Four years ago, Bryony Asquith proposed marriage out of the blue to her neighbor, Leo Marsden. Probably, she was in love with him at the time, but, due to her childhood, so closed off from her feelings and unfamiliar with anything resembling normal relationships that she had no idea. Leo accepted, due to having been in love with Bryony since about birth. Due to his own family life and his obsessive (but unnecessary) need to prove himself his father’s son, however, he never thought to actually mention that, or wonder if Bryony realized it. This leads to his making a mistake just before their marriage that Bryony (rather understandably) allowed to fester and used to shut herself off from him, until she finally asked for an annulment and left England to practice overseas.

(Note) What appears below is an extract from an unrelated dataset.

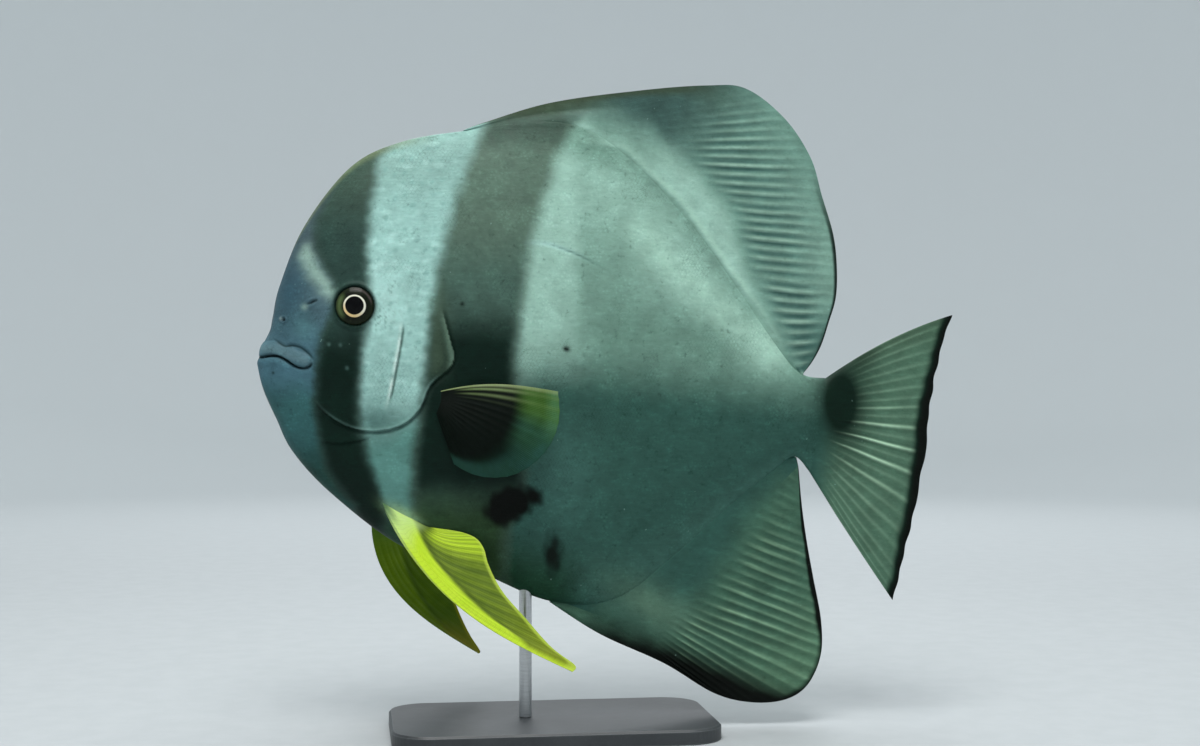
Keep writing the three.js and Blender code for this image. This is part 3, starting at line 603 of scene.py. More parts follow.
BAR_HIGH, BAR_MID, BAR_DARK, BLACK = rgb(56, 80, 69), rgb(40, 66, 60), rgb(4, 30, 22), rgb(3, 8, 4)
BAND_HIGH, BAND_MID = rgb(82, 109, 95), rgb(64, 94, 84)
BAND_PALE, BAND_LOW = rgb(98, 130, 112), rgb(36, 64, 30)
OLIVE, OLIVE_RIM, PELVIC_PALE = rgb(60, 76, 56), rgb(108, 124, 86), rgb(160, 200, 140)
FIN_SLATE, FIN_VALLEY, FIN_RAY_HIGHLIGHT = rgb(52, 82, 78), rgb(54, 94, 88), rgb(140, 180, 162)
FIN_OUTER, FIN_OUTER_PALE = rgb(106, 150, 136), rgb(128, 170, 154)
ANAL_TONE, ANAL_BRIGHT, ANAL_FRONT = rgb(66, 106, 86), rgb(90, 134, 104), rgb(84, 122, 102)
ANAL_EDGE, ANAL_RAY_SHADE, ANAL_RAY_HIGHLIGHT = rgb(56, 100, 90), rgb(40, 74, 60), rgb(130, 174, 140)
CAUDAL_TONE, CAUDAL_RIDGE, CAUDAL_DARK = rgb(76, 114, 93), rgb(172, 216, 182), rgb(4, 30, 20)

tone = np.ones((len(left), 3)) * PALE


def lay(colour, amount):
    global tone
    tone = mix(tone, colour, np.clip(amount, 0, 1)[:, None])


# Flank: pale above, darker below a line that runs along the middle as painted shade of light from above, with
# the muscle band showing paler
lay(PALE_REAR, rise(wx, 130, 190))
lay(PALE_TOP, rise(wz, 88, 132) * fall(wx, 150, 190))
lay(PALE_BRIGHT, spot(84, 36, 15, 1.2, 1.5) * 0.85)
mottled = fall(wx, 118, 150) * rise(wz, -44, -10)
lay(PALE_BRIGHT, rise(ripple(x, z * 1.4, 15, 42), 0.1, 1.1) * mottled * mix(0.8, 0.3, rise(wz, 70, 110)))
lay(MOTTLE, rise(ripple(x, z * 1.3, 10, 43), 0.3, 1.2) * mottled * 0.5)
lay(MOTTLE_DARK, spot(81, 26, 8, 1, 1.1) * rise(ripple(x * 1.2, z, 3.6, 41), 0, 0.8) * 0.75)
# Painted shade: the rear flank darker below the shade line
lay(PALE_SHADE, rise(wx, 196, 245) * rise(shade_z + 90 - wz, 0, 62))
lay(PALE_SHADE, span(wx, 214, 228, 246, 304) * bell(wz - 62, 46) * 0.7)
# Painted shade in the fold below the crease and along the back by the dorsal fin's base
crease_under = rise(-crease, -1, 3) * np.exp(np.minimum(crease, 0) / 18)
lay(CREASE_SHADE, crease_under * rise(wx, 208, 228) * (1 - 0.5 * rise(wx, 320, 370)) * 0.9)
lay(PALE_SHADE, on_body * span(wx, 196, 215, 236, 268) * fall(along, 0.02, 0.09) * 0.9)
# Painted shade: the flank and the lower head darker below the shade line
lay(LOWER, rise(shade_z + 22 - wz, 0, 46))
lay(LOWER_HEAD, rise(shade_z + 14 - wz, 0, 34) * fall(wx, 104, 134))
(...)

Three years later, Leo tracks her down in India with a message from her sister that their father is dying, and persuades her to return to England with him, just in time for the two to get caught up in the siege of Malakand. I love stories about characters who are extreme introverts and find it difficult to function in society or interact well with people, much less form lasting attachments, but they’re rarely pulled off in a way that convinces me.* Here, it’s pulled off with both leads. Leo (who, IMO, is a more interesting and likable hero than Thomas’s previous heroes) interacts normally with most people, but these interactions seem to largely be form and manners, not any real connection and understanding, and while his relationships with his various family members are loving, they are also strained and conflicted, and formed of unconventional circumstances. Bryony, on the other hand, is almost completely cut of from humanity as a whole, despite seeming to have a near obsessive need to save people, and anything most of us would call normal human interactions and relationships are alien to her.

Initially, the book is written in a detached, almost terse style that I loved because I thought it fit Bryony’s view of the world and her relationship with Leo perfectly, but others might have problems with. Later, as their relationship begins to mature and we get to the “ZOMG! Uprisings! Danger!” part of the book, the writing gets more “traditional” as Bryony comes out of her shell.

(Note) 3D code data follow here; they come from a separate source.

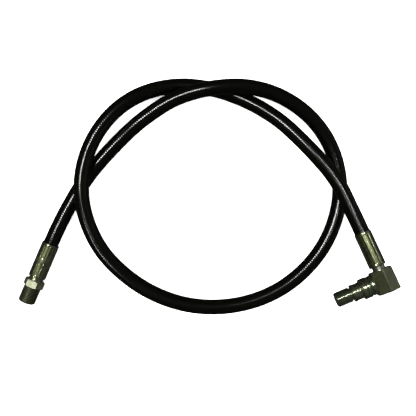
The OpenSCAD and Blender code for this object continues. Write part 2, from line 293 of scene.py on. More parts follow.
def smoothstep(x):
    x = np.clip(x, 0, 1)
    return x * x * (3 - 2 * x)


# ------------------------------------------------------------------- threads
THREAD_PITCH, THREAD_DEPTH = 1.5, 0.92
# Where the flank begins and ends, in turns from the middle of the crest.
CREST, ROOT = 1 / 16, 6 / 16
# Rows of points along one turn.
THREAD_STEPS = [
    0, CREST, 0.14, 0.25, 0.33, ROOT, 0.44, 0.56, 1 - ROOT, 0.67, 0.75, 0.86, 1 - CREST
]


class Thread:
    """A 60 degree external thread between two heights, with a lead-in cone."""

    def __init__(self, start, end, radius, tip_r, tip):
        self.start, self.end, self.radius = start, end, radius
        self.tip_r, self.tip = tip_r, tip

    def at(self, angles, z):
        """Radius of the threaded surface."""
        turns = (z - self.start) / THREAD_PITCH - angles / TAU
        off_crest = np.abs(turns - np.round(turns))
        cut = np.clip((off_crest - CREST) / (ROOT - CREST), 0, 1)
        cut = THREAD_DEPTH * (0.7 * cut + 0.3 * smoothstep(cut))
        return np.minimum(self.radius - cut, self.tip_r + (self.tip - z))


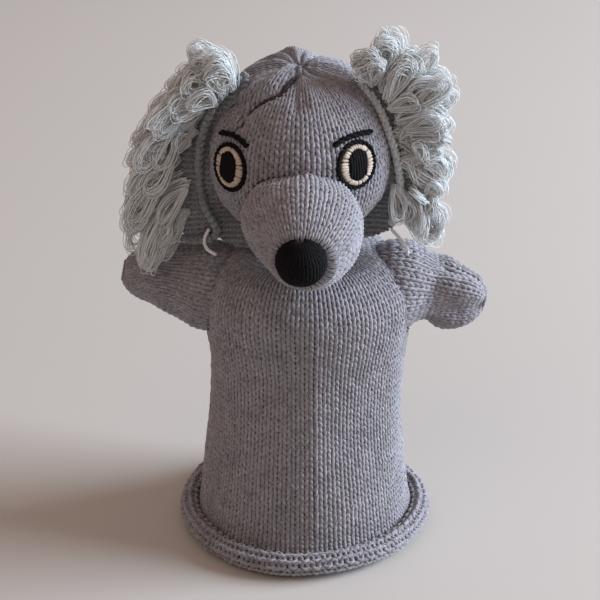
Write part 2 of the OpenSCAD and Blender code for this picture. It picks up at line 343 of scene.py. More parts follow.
def yarn_material(name, dark, light, fleck=0.5, sheen=0.35, roughness=0.85, patch=0.12, bump=0.5):
    """Spun wool: fibres twisted around the yarn, a marl of two shades and slow patches over the piece."""
    mat = bpy.data.materials.new(name)
    mat.use_nodes = True
    nodes, links = mat.node_tree.nodes, mat.node_tree.links
    shader = nodes["Principled BSDF"]
    shader.inputs["Roughness"].default_value = roughness
    shader.inputs["Sheen Weight"].default_value = sheen
    shader.inputs["Sheen Roughness"].default_value = 0.5
    shader.inputs["Specular IOR Level"].default_value = 0.2
    along = nodes.new("ShaderNodeAttribute")
    along.attribute_name = "fibre"
    strands = nodes.new("ShaderNodeTexNoise")
    strands.inputs["Scale"].default_value = 1.6
    strands.inputs["Detail"].default_value = 3
    marl = nodes.new("ShaderNodeTexNoise")
    marl.inputs["Scale"].default_value = 0.9
    marl.inputs["Detail"].default_value = 2
    place = nodes.new("ShaderNodeTexCoord")
    patches = nodes.new("ShaderNodeTexNoise")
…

spoilers of the problematic kind )
Still, despite the problematic parts, Thomas is consistently moving closer to an author I just plain really, really enjoy, and further from an author who has some parts I love, and some parts that make me want to rage.

*There are many reasons Claymore is my favorite shounen manga. (Except for when Fullmetal Alchemist is. I’m fickle that way.) That most of the cast is made up of people who have been trained their entire life to reject meaningful relationships and feelings and interactions and to not depend on anyone and are only really allowed one close friend so that they can have the security that someone will kill them if they ever turn into a murderous monster is but one of those reasons.